Usually, it's dangerous when business people adopt such a partisan approach to policies, but this time the danger is with the politicians who have also been forced into the open. If nothing else, the row reminds us just how chunky the NI tax burden has become for employers – who pay 12.8 per cent of an employee's salary in NI, while workers pay 11 per cent. So I was surprised when Richard Lambert, head of the CBI which supports the Tory promise, suggested the row wouldn't interest the man in the Dog & Whistle. He is wrong – the man in the pub cares deeply about how much employers are taxed, as they know how this hurts their own job prospects.

The row should also be relished because it's forced experienced businessmen into talking about the impact that higher taxes will have on future growth, and employment. While some might be cynical about business ganging up on Labour, there's no reason to believe their intervention is anything other than a genuine attempt to shout out that it's their hard work, talent and investment that provide growth. A devastating side-effects of the recession is the impact it's had on new capital investment and on productivity, which has fallen sharply recently, The UK workforce is now producing less per worker than in France, Germany and Italy.

Most growth comes through productivity gains, so how investment is kick-started again is the big question politicians are avoiding or don't have the answer to. But productivity gains are simple to achieve and come from new plant, machinery and equipment, rather than people working harder. Thus the plumber of today driving the latest transit van can do more work than he could in the 1970s. The same is true of the accountant who uses the latest Excel spread sheet.

But today the plumber can't afford a new van and the accountant doesn't want to pay for more software. So how do we get them investing? The answer will come from the private sector not government. Businessmen and entrepreneurs need to feel confident, able to borrow against their own assets, or their friends', to take the risk. That's why the Tories have played a smart card, showing they are more in tune with the punters at the Dog & Whistle than people think – the reason why Brown was so angry. If the Tories want to continue the winning streak, they should also promise reform of the NI and income tax.

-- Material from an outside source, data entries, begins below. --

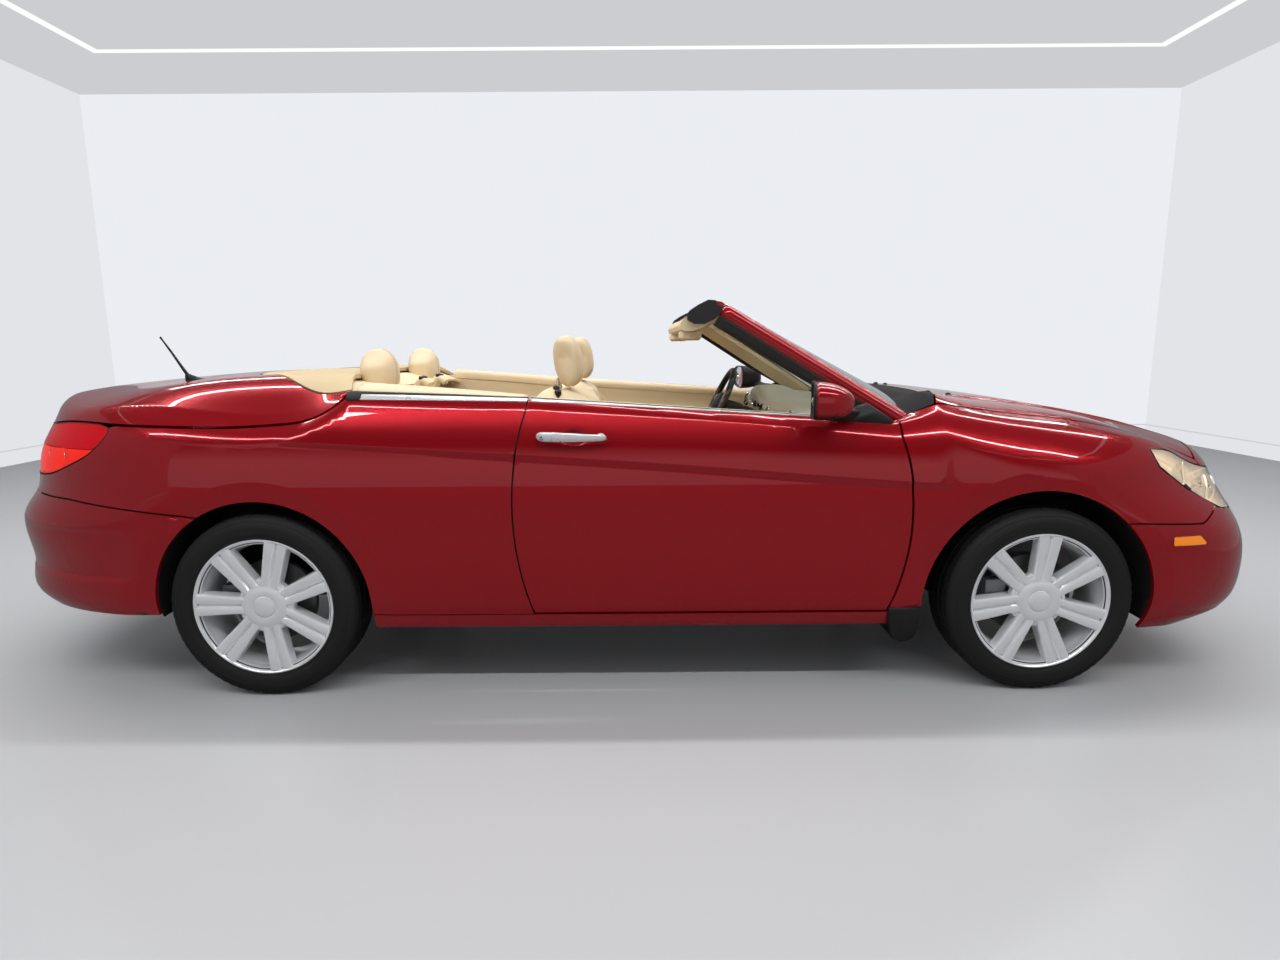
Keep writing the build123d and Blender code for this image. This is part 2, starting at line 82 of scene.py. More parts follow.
def arcPoints(a, b, c, count=14):
    # circle arc from a through b to c
    (ax, ay), (bx, by), (cx, cy) = a, b, c
    d = 2 * (ax * (by - cy) + bx * (cy - ay) + cx * (ay - by))
    sa, sb, sc = ax * ax + ay * ay, bx * bx + by * by, cx * cx + cy * cy
    ox = (sa * (by - cy) + sb * (cy - ay) + sc * (ay - by)) / d
    oy = (sa * (cx - bx) + sb * (ax - cx) + sc * (bx - ax)) / d
    start, mid, end = (math.atan2(p[1] - oy, p[0] - ox) for p in (a, b, c))
    turn = (end - start) % (2 * math.pi)
    if (mid - start) % (2 * math.pi) > turn:
        turn -= 2 * math.pi
    r = math.hypot(ax - ox, ay - oy)
    return [(ox + r * math.cos(start + turn * i / count), oy + r * math.sin(start + turn * i / count))
            for i in range(count + 1)]


def softLine(points, count=24):
    # smooth line through a few points, evenly spaced along its length
    p = np.array(points, float)
    along = np.concatenate([[0], np.cumsum(np.sqrt((np.diff(p, axis=0) ** 2).sum(1)))])
    at = np.linspace(0, along[-1], count + 1)
    return [tuple(q) for q in np.stack([smoothThrough(along, p[:, k])(at) for k in range(p.shape[1])], -1)]


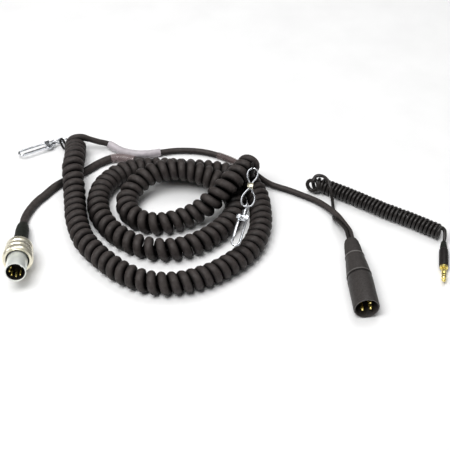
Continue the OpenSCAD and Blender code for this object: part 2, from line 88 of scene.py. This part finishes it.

Crunch talks We can learn from Alan Greenspan's example

The Americans not only do financial crises better than us, they also find out why they happened better than us too. Just watching Alan Greenspan, the former Federal Reserve chairman, being questioned by the Financial Crisis Inquiry Commission last week was a treat for anyone wondering how we got into this mess. Greenspan tried to defend his record by saying he had been wrong only 30 per cent of the time, but at least he was forced to explain. Here the Treasury Select Committee has been admirable in its banking scrutiny but other than that there has not been a single inquiry into the credit crunch. Whoever comes to power next should promise their own FCIC-style grilling so that we can learn more details. It's only 18 months since this government raised nearly £1trn from taxpayers to save the financial system from collapse, and it's staggering that not a single politician is calling for an explanation. One for the manifesto? You still have time.

Reckitt's boss gets £90m – and for once I'd say it seems well-deserved

Whenever I hear Bart Becht's name I'm reminded of Bertolt Brecht, the modernist German playwright. Now I know why – apart from his name, of course. News that the Dutch boss of Reckitt Benckiser has been paid such a whopping £90m suggests Becht could have stepped right out of one of Brecht's more avant-garde pieces of theatre. It's a huge amount of money, and will look to most people like yet another example of egregious corporate robbery.

But I am going to take a heretical line – that Becht's package appears well-deserved; first it relates not just to pay and bonuses but also to exercising share options which go back nearly a decade. Second, Becht has presided over one of the great stock-market success stories of the past decade after taking the helm in 1999. Over the past five years, investors backing Becht will have seen their shares more than double – £100 of shares in 2004 are worth £239 today – and have outperformed the FTSE 100 Index by a big margin. What's interesting is that while Becht is a manager of other people's money, he has obviously displayed entrepreneurial talents by turning this fuddy-duddy Cillit Bang-to-mustard group into a go-go stock. It's odd that we don't seem to mind entrepreneurs such as Sir Richard Branson of Virgin, Sergey Brin of Google or Mike Lynch of Autonomy making their millions. Indeed, we celebrate them. Maybe it's time we acknowledge that businessmen or women can be entrepreneurs within big firms too – Bob Diamond at Barclays and Sir Terry Leahy of Tesco are other examples of entrepreneur-managers – in companies which they didn't start, but built up. It's a new category of businessman, perhaps, but one worth thinking more about.

My own view is that Reckitt shareholders, the ultimate owners, are the best people to decide if the shy Becht really is worth such a starry role in this show – and it's hardly a Threepenny Opera.